For a mid-scale renewable or storage project, a three-month delay attributed to engineering bottlenecks can erode project value by several percentage points of IRR. Across portfolios with multiple assets competing for limited engineering resources, the impact multiplies through queueing effects rather than isolated schedule slips.

SEE-based centres reduce this risk by stabilising throughput so projects do not queue behind one another for scarce engineering resources. Work allocation can be handled dynamically as demand peaks arise rather than amplifying constraints during busy periods. From an investor perspective, predictable schedules can reduce contingency requirements and improve financing terms even when CAPEX remains unchanged.

Quality assurance benefits when teams avoid overload

A common concern in offshore or near-sourcing strategies is quality dilution during execution-critical studies and documentation cycles. The stated counterpoint is that quality failures in core EU markets increasingly stem from overload rather than lack of competence among available engineers. Overstretched teams operate under constant deadline pressure where documentation is rushed and reviews become superficial.

When errors slip through under time pressure, rework follows and consumes additional scarce capacity—creating a feedback loop that further stresses schedules. SEE engineering centres operate under different conditions by sizing teams to workload so overtime remains exceptional rather than routine. Review processes are embedded rather than truncated to preserve consistency across deliverables.

The relevance extends beyond individual projects because energy systems operate close to stability limits where protection miscoordination or control-logic errors can have system-wide consequences. Reducing those risks is therefore framed as a system benefit alongside project-level reliability objectives.

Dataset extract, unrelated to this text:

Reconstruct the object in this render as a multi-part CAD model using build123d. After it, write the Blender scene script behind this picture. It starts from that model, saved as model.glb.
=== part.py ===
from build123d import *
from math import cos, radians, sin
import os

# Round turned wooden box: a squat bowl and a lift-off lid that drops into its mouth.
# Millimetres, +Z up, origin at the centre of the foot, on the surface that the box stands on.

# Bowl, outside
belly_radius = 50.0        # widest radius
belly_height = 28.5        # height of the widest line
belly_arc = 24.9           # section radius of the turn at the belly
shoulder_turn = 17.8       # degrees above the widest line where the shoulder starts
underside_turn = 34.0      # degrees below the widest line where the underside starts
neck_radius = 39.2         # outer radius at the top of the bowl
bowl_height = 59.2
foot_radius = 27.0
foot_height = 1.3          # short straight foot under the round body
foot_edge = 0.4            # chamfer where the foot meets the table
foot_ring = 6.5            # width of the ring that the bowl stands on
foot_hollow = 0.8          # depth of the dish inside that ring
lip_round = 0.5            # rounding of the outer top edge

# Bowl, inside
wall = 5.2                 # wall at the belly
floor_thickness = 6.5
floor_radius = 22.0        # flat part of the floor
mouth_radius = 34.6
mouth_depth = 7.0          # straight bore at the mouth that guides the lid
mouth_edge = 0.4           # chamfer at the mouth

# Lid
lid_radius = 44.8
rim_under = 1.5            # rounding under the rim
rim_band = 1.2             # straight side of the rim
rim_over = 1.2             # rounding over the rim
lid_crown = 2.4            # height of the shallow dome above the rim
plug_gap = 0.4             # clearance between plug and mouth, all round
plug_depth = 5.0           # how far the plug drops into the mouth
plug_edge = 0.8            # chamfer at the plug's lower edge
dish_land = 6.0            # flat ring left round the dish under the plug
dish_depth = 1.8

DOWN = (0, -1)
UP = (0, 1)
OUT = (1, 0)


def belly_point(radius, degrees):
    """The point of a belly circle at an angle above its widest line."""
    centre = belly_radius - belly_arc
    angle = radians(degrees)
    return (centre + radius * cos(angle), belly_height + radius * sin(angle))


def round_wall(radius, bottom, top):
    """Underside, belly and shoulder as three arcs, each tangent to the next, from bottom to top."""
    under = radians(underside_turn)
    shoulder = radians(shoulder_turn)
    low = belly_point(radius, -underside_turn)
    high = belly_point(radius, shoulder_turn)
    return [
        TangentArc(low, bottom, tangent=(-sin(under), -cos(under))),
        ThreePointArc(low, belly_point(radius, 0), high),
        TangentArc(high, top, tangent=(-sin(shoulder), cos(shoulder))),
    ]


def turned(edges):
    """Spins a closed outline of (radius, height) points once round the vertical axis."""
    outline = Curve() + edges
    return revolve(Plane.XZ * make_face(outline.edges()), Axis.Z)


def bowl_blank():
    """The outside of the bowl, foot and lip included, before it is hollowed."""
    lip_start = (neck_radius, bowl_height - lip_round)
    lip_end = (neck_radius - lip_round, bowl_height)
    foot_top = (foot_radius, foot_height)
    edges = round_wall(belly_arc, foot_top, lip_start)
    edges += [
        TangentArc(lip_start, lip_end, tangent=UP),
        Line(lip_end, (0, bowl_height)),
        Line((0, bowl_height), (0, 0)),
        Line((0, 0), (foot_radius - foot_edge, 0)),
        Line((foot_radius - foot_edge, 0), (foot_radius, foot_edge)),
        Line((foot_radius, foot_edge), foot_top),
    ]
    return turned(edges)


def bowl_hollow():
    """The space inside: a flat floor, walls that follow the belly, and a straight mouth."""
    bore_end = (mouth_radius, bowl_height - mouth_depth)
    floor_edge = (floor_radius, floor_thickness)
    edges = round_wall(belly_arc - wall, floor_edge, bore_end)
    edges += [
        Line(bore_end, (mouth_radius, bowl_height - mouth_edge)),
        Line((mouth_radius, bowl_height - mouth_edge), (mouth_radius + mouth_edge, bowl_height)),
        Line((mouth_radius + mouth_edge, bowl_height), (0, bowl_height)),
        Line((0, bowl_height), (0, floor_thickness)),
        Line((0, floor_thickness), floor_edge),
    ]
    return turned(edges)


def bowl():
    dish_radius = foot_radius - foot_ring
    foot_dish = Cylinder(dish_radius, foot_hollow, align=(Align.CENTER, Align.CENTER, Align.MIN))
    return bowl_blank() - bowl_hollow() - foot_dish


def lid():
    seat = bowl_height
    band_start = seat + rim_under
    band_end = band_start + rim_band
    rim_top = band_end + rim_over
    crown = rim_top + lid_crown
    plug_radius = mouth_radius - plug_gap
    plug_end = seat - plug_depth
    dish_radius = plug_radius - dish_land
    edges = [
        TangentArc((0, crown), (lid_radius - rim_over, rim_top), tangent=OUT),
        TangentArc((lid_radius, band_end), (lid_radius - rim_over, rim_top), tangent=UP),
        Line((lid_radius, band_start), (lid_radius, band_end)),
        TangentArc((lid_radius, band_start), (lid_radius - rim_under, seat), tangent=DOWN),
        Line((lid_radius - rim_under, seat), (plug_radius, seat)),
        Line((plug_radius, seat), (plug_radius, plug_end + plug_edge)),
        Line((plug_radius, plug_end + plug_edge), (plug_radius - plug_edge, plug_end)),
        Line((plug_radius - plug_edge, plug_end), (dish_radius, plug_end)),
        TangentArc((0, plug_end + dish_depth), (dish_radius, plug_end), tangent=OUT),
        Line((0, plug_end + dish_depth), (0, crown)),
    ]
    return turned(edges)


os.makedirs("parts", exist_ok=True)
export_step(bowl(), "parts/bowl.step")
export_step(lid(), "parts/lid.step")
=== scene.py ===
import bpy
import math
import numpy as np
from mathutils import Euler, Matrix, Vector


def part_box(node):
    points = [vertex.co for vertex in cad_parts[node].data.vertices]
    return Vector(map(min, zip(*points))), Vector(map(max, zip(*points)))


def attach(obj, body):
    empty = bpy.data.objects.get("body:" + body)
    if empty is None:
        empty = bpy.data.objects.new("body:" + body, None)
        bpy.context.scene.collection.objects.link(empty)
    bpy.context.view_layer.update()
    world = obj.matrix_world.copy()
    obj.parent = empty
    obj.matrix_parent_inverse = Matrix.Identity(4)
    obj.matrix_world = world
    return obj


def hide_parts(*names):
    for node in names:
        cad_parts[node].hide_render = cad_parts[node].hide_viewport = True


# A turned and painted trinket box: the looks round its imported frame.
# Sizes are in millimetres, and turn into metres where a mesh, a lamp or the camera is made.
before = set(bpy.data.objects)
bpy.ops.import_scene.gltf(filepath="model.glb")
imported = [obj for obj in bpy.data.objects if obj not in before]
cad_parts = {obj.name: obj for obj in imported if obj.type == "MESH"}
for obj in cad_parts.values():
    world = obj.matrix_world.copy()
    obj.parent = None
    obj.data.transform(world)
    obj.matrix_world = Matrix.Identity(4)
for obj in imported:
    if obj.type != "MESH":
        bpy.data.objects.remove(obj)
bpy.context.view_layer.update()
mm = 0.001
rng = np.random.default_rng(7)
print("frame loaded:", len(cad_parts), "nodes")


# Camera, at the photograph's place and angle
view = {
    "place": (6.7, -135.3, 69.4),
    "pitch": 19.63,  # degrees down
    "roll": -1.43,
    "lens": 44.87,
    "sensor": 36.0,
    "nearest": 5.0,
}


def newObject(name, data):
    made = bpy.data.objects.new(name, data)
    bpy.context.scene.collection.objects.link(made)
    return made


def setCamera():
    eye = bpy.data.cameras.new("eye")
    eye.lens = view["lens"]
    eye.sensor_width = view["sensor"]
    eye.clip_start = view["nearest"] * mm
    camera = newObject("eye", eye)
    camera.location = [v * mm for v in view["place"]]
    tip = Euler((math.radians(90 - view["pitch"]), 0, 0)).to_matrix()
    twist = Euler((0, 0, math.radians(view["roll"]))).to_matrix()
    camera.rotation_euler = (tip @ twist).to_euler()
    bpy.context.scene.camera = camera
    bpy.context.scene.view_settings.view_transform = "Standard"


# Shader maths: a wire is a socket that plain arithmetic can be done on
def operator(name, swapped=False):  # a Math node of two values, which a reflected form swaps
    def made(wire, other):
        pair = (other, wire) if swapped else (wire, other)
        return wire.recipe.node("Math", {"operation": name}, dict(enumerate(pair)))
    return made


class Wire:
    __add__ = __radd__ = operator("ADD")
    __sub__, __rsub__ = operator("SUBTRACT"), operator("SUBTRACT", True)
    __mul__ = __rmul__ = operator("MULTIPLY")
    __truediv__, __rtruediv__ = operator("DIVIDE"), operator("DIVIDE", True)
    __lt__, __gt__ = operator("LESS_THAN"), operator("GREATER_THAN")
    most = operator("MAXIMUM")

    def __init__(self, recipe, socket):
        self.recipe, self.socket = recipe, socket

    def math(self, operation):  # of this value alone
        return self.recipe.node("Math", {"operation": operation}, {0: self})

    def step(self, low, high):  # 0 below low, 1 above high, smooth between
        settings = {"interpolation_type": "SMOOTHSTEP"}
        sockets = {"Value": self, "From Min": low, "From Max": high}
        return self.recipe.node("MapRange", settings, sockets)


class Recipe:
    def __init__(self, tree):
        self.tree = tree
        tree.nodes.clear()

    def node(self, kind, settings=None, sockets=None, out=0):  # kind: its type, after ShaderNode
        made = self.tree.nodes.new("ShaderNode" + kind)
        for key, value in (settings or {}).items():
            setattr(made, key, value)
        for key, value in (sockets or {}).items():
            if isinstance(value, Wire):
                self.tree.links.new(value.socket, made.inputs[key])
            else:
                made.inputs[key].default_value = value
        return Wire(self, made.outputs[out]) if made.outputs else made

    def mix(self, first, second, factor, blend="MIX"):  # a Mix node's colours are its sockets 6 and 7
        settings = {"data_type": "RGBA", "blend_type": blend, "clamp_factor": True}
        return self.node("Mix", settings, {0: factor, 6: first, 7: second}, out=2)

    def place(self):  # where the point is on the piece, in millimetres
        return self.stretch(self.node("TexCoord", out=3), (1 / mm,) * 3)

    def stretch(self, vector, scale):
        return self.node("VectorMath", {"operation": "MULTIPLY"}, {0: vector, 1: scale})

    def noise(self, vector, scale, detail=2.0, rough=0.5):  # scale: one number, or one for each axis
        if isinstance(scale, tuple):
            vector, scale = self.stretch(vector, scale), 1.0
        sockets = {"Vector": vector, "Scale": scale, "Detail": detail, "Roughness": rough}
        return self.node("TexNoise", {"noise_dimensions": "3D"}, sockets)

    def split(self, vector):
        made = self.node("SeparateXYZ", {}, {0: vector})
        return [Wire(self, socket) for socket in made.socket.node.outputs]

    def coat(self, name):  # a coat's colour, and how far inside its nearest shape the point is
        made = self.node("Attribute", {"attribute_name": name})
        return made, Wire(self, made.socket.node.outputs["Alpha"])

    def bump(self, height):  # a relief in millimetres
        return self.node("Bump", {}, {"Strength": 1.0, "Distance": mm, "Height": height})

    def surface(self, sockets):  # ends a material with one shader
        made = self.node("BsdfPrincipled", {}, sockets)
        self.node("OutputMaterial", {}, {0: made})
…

Off-site FAT support shifts commissioning risk earlier

Factory acceptance testing has become one of the most engineering-intensive phases as systems grow more complex and testing scenarios multiply. On-site testing is described as expensive while also being vulnerable to delays tied to access constraints or weather exposure during commissioning windows.

SEE engineering centres increasingly support off-site FAT activities by testing protection panels, control systems, and integrated modules in controlled environments before delivery. This approach reduces on-site commissioning time because verification steps occur earlier in the lifecycle with fewer late-stage surprises. It also compresses the path toward revenue by tightening the linkage between verification completion and deployment readiness.

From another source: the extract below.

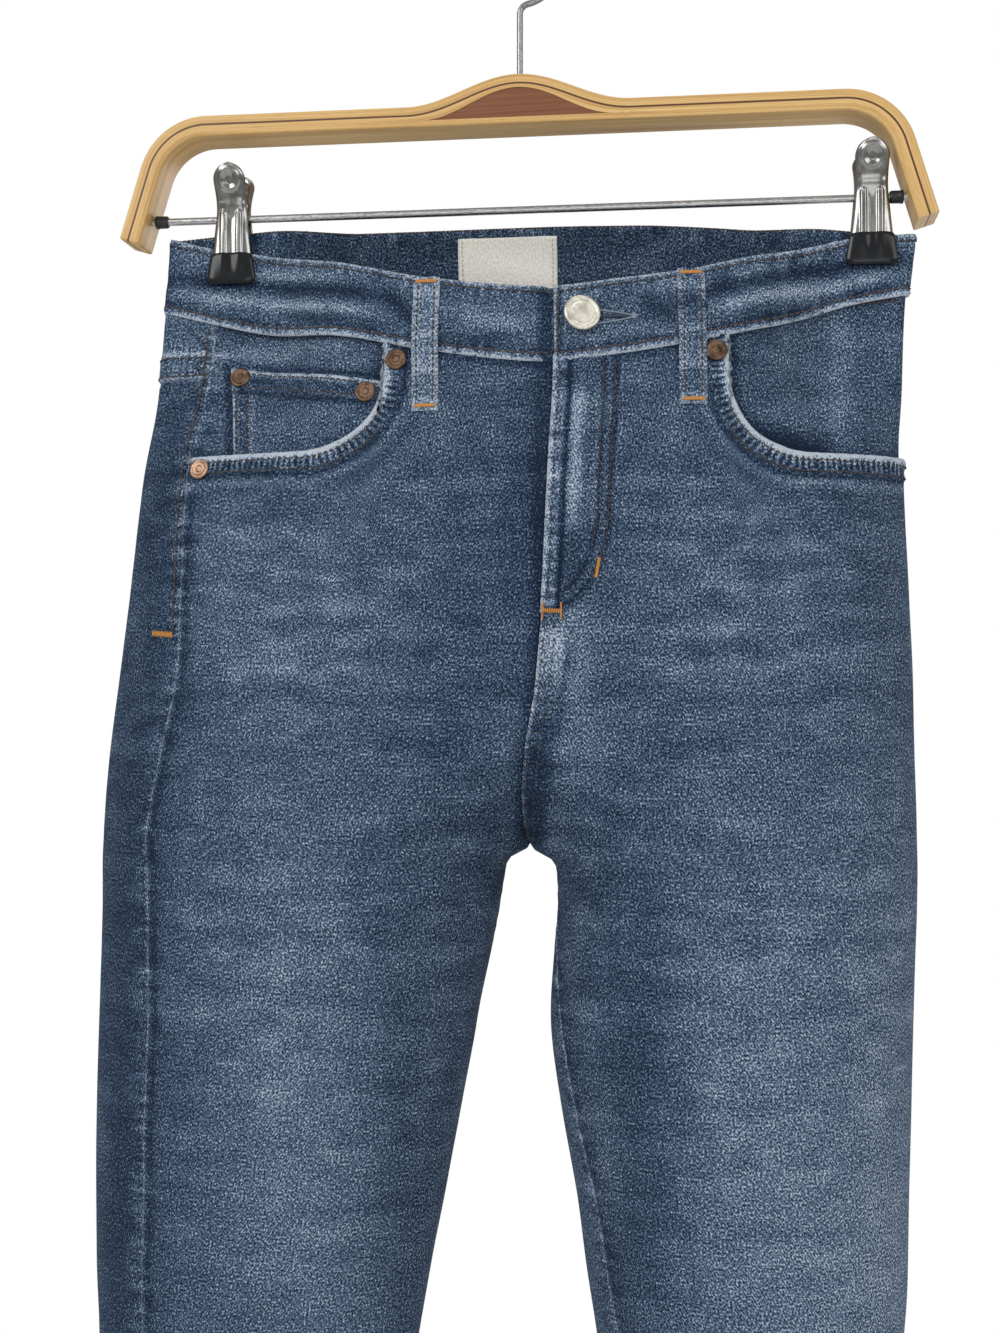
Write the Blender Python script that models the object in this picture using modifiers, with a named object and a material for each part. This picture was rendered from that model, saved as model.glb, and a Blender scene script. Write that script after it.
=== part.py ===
"""Skinny jeans hanging by the waistband from the two clips of a bent-wood trouser hanger.

Metres, +Z up. The front faces -Y and the viewer's left is -X. The origin is the top of the inside of
the wire hook, where a rail carries it. Sizes below are in millimetres and go through MM.
"""

import math

import bmesh
import bpy
from mathutils import Matrix, Vector

MM = 0.001
GAP = 0.3  # between neighbouring pieces
TRIM_GAP = 0.6  # under a piece that lies on a panel
CLOTH = 1.5  # denim wall
HEM_CLOTH = 3.0  # denim turned up at the hem
BAND_CLOTH = 2.4  # waistband, several layers
BAND_PROUD = 1.0  # how far the band stands out from the panels
TRIM_CLOTH = 1.2  # belt loops, pockets and pocket facings

CROTCH_Z = -442.0
HEM_Z = -1144.0
HEM_FOLD = 16.0
NOMINAL_WAIST_Z = -200.0  # height of the front panels' first row
NOMINAL_YOKE_Z = -228.0  # height of the back panels' first row
LEVEL_Z = -330.0  # rows below this lie level
RIGHT_LEG_DEPTH = 0.17  # the right leg hangs rounder than the left

# Sections of the garment. left and right: the outer folds. front_centre and back_centre: the centre
# seams, which the cloth's turn in the clips carries to opposite sides. spread: 0 where both halves make
# one loop, 1 at the crotch, more where the legs part. parted: from the centre to a leg's inner fold.
# front and back: half depths. The turns, in degrees round from the outer fold, place the side seams
# and the inseams.
SECTION_COLUMNS = (
    "z", "left", "right", "front_centre", "back_centre", "spread", "parted", "front", "back",
    "left_turn", "right_turn", "inseam_turn",
)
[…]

Engineering extension model: delegation without abdication

A key operational distinction is that SEE engineering does not replace core EU teams; it extends them within defined responsibilities. System architecture decisions, regulatory interpretation workstreams, and final approvals remain anchored in core markets where proximity to regulators and operators supports governance requirements. Applied tasks are delegated rather than abdicated so accountability stays aligned with local approval structures.

This division of labour is intended to enhance control: core teams focus on decisions requiring direct engagement with regulators and TSOs while SEE teams focus on execution tasks requiring time concentration for study production cycles. Information flows both ways so technical assumptions used in grid studies or protection coordination remain consistent with approval expectations upstream.

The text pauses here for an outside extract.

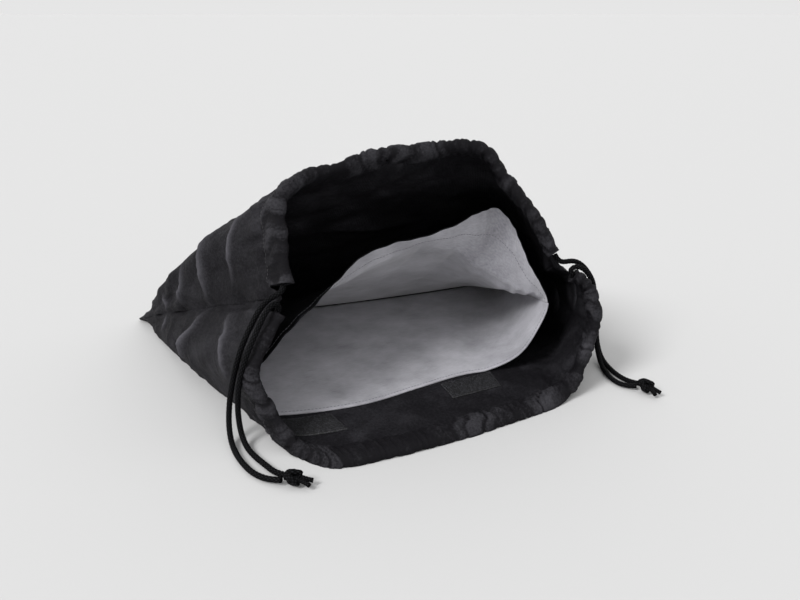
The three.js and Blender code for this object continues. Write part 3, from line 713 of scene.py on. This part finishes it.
# Outside and inside of its section: across from the lip, depth, and how far gathers move it
hem_section = [
    (1.00, 0.00, 0.0), (0.90, 0.00, 0.35), (0.78, 0.00, 0.6), (0.62, 0.00, 0.8), (0.48, 0.00, 0.9),
    (0.34, 0.00, 1.0), (0.22, 0.00, 1.0), (0.12, 0.04, 0.9), (0.05, 0.14, 0.8), (0.01, 0.30, 0.6),
    (0.00, 0.48, 0.3), (0.01, 0.68, 0.0), (0.06, 0.86, -0.3), (0.14, 0.97, -0.5), (0.26, 1.00, -0.7),
    (0.42, 1.00, -0.8), (0.58, 1.00, -0.8), (0.74, 0.90, -0.6), (0.88, 0.55, -0.3),
]
channel_section = [
    (0.70, 0.25), (0.66, 0.12), (0.58, 0.02), (0.48, 0.0), (0.38, 0.0), (0.28, 0.0), (0.20, 0.04),
    (0.13, 0.14), (0.09, 0.32), (0.08, 0.5), (0.09, 0.68), (0.13, 0.86), (0.20, 0.96), (0.28, 1.0),
    (0.38, 1.0), (0.46, 1.0), (0.54, 1.0), (0.62, 0.93), (0.67, 0.84), (0.70, 0.62),
]


def gathers(row, across):
    """Height of the gathers: round bulges across the channel, with narrow creases between them."""
    length = lip_length(row) + 0.0045 * np.sin(across * 5.5 + 70 * lip_length(row))
    crease = np.clip(1 - 1.9 * np.abs(waves(length, bulge_pitch, 21)), 0, 1)
    fine = np.clip(1 - 1.9 * np.abs(waves(length, tuck_pitch, 22)), 0, 1)
    drawn = 0.78 + 0.22 * waves(length, drawing_pitch, 23)
    return gather_height * drawn * (1 - 0.80 * crease ** 1.3 - 0.40 * fine ** 1.5)


def hem_half(name, start, end, out, count):
    """Half of the channel as one closed tube of cloth."""
    row = np.linspace(start + out, end - out, count)
    share = hem_width / bag_length
    outer = []
    for across, deep, fold in hem_section:
        height = gathers(row, across)
        depth = deep * hem_thickness - fold * height
        outer.append(bag_point(row, np.array(across * share), depth))
    outer.append(bag_point(row, np.array(share), np.array(cloth_wall)))
    inner = []
    for across, through in channel_section:
        depth = np.array(hem_wall + through * (hem_thickness - 2 * hem_wall))
        inner.append(bag_point(row, np.array(across * share), depth))
    outer = np.stack(outer, 1)
    inner = np.stack(inner, 1)
    outer[..., 2] = np.maximum(outer[..., 2], 0)
    sides = outer.shape[1]
    back = count * sides
    faces = ring_faces(count, sides) + [face[::-1] for face in ring_faces(count, sides, back)]
    last = (count - 1) * sides
    for k in range(sides):
        step = (k + 1) % sides
        faces.append((k, back + k, back + step, step))
        faces.append((last + step, back + last + step, back + last + k, last + k))
    girth = girth_step * np.arange(sides)
    places = np.stack(np.broadcast_arrays(lip_length(row)[:, None], girth[None, :]), -1).reshape(-1, 2)
    points = np.vstack((outer.reshape(-1, 3), inner.reshape(-1, 3)))
    hem = mesh_piece(name, points, faces, np.vstack((places, places)))
    # Painted light and shade on the gathers: paler on their bulges, darker in the creases between them.
    painted_bulge_shading = [0.36 * (gathers(row, across) / gather_height - 0.6) for across, _, _ in hem_section]
    painted_bulge_shading = np.stack(painted_bulge_shading + [np.zeros(count)], 1).ravel()
    point_values(hem, "painted_crest_shading", np.append(painted_bulge_shading, np.zeros(len(points) - len(painted_bulge_shading))))
    return hem


hem_finish = coated_polyester("gathered_black_polyester", "#131215", "#66656b", 0.45)
hem_halves = {"hem_lower": (0, 14, exit_below, 760), "hem_upper": (14, 24, exit_above, 620)}
for name, (start, end, out, count) in hem_halves.items():
    hem = hem_half(name + "_cloth", start, end, out, count)
    hem.data.materials.append(hem_finish)
    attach(hem, "root")
    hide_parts(name)
for name in ("channel_cord_lower", "channel_cord_upper"):
    cord_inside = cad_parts[name]
    cord_inside.data.materials.clear()
    cord_inside.data.materials.append(cord_finish)

# Stitching of the shell
# Lock stitches in bonded black thread, one every 3.2 mm, along the channel's stitched edge.
thread_radius = 0.00028
stitch_length = 0.0024
stitch_pitch = 0.0032
stitch_inset = 0.0022
stitch_lift = 0.00015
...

The organisational outcome described is resilience during demand surges because capacity can be added without destabilising core teams through sudden hiring pressure. When pipelines fluctuate, capacity adjustments can be made without layoffs or stranded overhead tied to maintaining fixed local headcount levels.

Digitalisation increases engineering intensity across location-agnostic work

Energy systems are becoming more digital rather than less complex from an engineering standpoint. Digitalisation increases engineering intensity through data models, simulations used for verification cycles, cybersecurity requirements tied to interoperability expectations, and checks ensuring systems integrate correctly across interfaces. These elements require skilled labour even when physical asset scopes remain unchanged.

The work is described as location-agnostic because what matters most is skill discipline and availability rather than proximity to specific sites during study production stages. SEE centres are positioned to absorb digital workload particularly as younger engineers are trained natively in digital tools used for modelling and validation workflows.

As grids and assets become software-defined systems evolve toward architectures where near-sourcing applied engineering strengthens rather than weakens because verification effort scales with software complexity instead of only hardware procurement volume.

Broader industry implications: redundancy supports volatile delivery environments

A further advantage cited for SEE-based engineering is redundancy across geographies so disruptions do not create systemic effects when all capacity sits in one location. Distributed applied engineering capacity helps utilities and EPCs reduce exposure to local labour shocks, regulatory changes affecting documentation cycles, or unforeseen disruptions impacting staffing availability within core EU markets.

For Serbia and the wider South-East Europe region, applied energy engineering is framed as a high-value entry point into Europe’s energy transition supply chain because it requires modest CAPEX relative to heavy industrial investments while leveraging existing human capital capacity within EU-aligned delivery pipelines. At the same time it demands discipline: centres must operate to EU standards with maintained certification status and continuous training investment so quality failures do not undermine credibility quickly.

If executed properly within delivery pipelines built around predictable throughput—engineering becomes difficult to replace because familiarity accumulates over time across recurring study types such as grid connection assessments and protection coordination packages.

Project development takeaway: transition speed follows the slowest critical path

The overarching scheduling principle highlighted is that Europe’s transition will proceed at the speed of its slowest critical path—shifting increasingly toward engineering capacity rather than steel supply or capital availability alone. By absorbing applied engineering workloads that core markets cannot handle alone, South-East Europe accelerates system-level delivery readiness across renewables integration and storage deployment programs.

The implication for developers planning CAPEX phasing is that execution readiness now depends on how quickly grid studies progress through approvals into commissioning support workflows supported by SCADA integration readiness and FAT completion timelines. For contractors preparing EPC execution plans and investors underwriting IRR sensitivity to schedule slippage, stable engineering throughput becomes a measurable driver of risk reduction rather than a background resourcing issue.